Many advisers who have been in the profession for a long time have long-established relationships with clients.
Sometimes, they have looked after clients from the start of their financial journey, often beginning with their first mortgage and some insurance to protect them should they come into a position of financial difficulty due to illness or loss of a loved one.
The next stage is saving for the future, both in the short and the long term, using investments like ISAs and pensions to help achieve a client’s financial goals.
Further down the line, there may be inheritance tax planning to do and helping to manage income once a client retires, but in many cases the relationship can and should continue even after the client’s demise.
Often, an adviser’s clients will grow with them throughout their financial journey. Sadly, that journey will come to end at some point.
If an adviser is going to continue to manage a family’s wealth, which they have advised upon over the years and helped to build, then it’s probably best to start sooner rather than later.
After all, it is the family that is normally set to benefit, so the best scenario involves some forward planning and making sure the family is aware of the client’s wishes, not just on death but during the later years of their lifetime.
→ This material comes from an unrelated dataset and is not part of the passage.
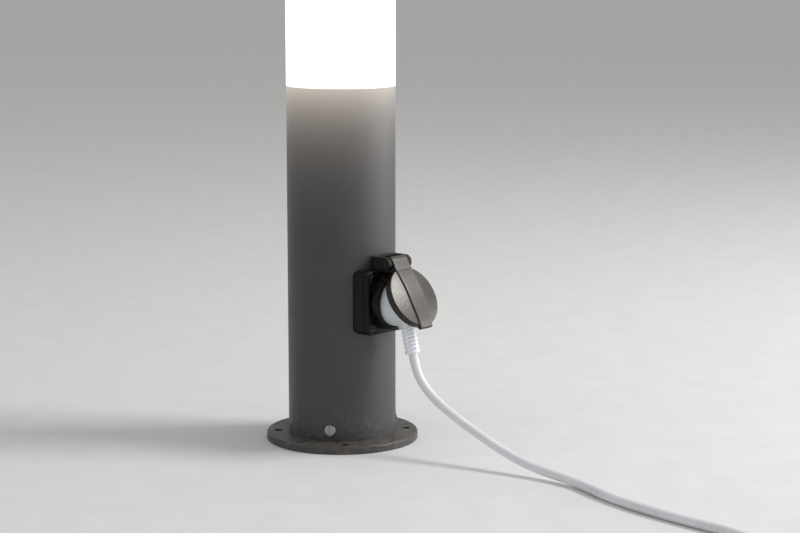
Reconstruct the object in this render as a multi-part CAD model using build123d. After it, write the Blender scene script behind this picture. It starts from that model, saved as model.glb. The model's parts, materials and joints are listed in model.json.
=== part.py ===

Pension freedoms is widely discussed and if utilised the funds can be passed to the beneficiary on death, with the assets remaining invested in a tax-efficient pension. This is a great opportunity for an adviser to interact with the potential beneficiaries and start to build a relationship with them, so when the time comes, they are familiar with them and can help with the process of moving to beneficiary drawdown.
This also necessitates complex decisions around managing retirement income during the client’s lifetime on how best to make it last – to meet their required standard of living while leaving behind a legacy, if that is their wish.
There may come a time in person’s life when making complex financial decisions becomes difficult. This could be caused by a number of things such as mental illness, injury or dementia.
According to Alzheimer’s Research UK, 24.6 million people in the UK – that’s 38% of the population – know a family member or close friend living with dementia and this is set to increase with one-third of people born in the UK this year likely to develop dementia in their lifetime.
The adviser will need to be able to deal with any issues that this brings. Having conversations with the family can facilitate a seamless transition later on. Conversely, a lack of forward planning could lead to a lot of frustration.
Setting up a lasting power of attorney (LPA) can help with this situation, but it is a bit like insurance; if you find yourself in a position where you need it but it’s not already set up, then unfortunately it’s too late.
LPA is a legal tool that that allows someone to grant another person over the age of 18 the power to make specified decisions on their behalf, usually because that person has lost the mental capacity to make their own decisions.
There are two types of LPA in the UK. A property and financial affairs LPA, which covers decisions around finance and property matters, and a health and welfare LPA, which covers decisions over care and wellbeing. Enduring power of attorney is also valid if signed before 1 October 2007, but this only covers decisions over financial and property matters.
A common misconception is that a spouse will simply be able to take over control of financial matters, but where policies or accounts are held in a single name the provider will only be able to deal with the named client and won’t be able to release information unless there is an LPA in place or the relative/friend has been appointed as a ‘deputy’ by the court.
Many people are still unaware of LPAs or what one can do for them. Although it’s true to say there has been an increase in the number of people registering LPAs, according to the Office of Public Guardian, this still only equates to 1% of the UK adult population.
Risk and reward
Legal specialists warn that failure to set up an LPA may mean someone unsuitable assumes control of an individual’s financial affairs. It could also mean that an individual’s assets are frozen for a period of time while his or her mental capacity is assessed to determine whether or not they are in a position to make their own decisions.
The benefits of having an LPA in place from a client’s point of view is the reassurance that the ‘attorney(s)’ they have appointed can act jointly or independently and make decisions for them, if required.
It will also protect the client’s loved ones from potentially having to go through the Court of Protection to appoint a deputy, which can be a long and expensive process. Making sure your clients have LPAs in place is another layer of insurance – effectively insuring against the loss of mental capacity – and can cost less than mobile phone or pet insurance.
For the adviser, introducing this subject into the conversation (perhaps alongside making a will and entering drawdown) shows they are looking to protect the client’s future and are adding value to their proposition by educating clients on the rewards and risks of having an LPA or not.
It can also allow the adviser to build relationships with the next generations of the family. Having an LPA in place will facilitate the transition from dealing directly with the client to dealing with the appointed attorney should the need arise.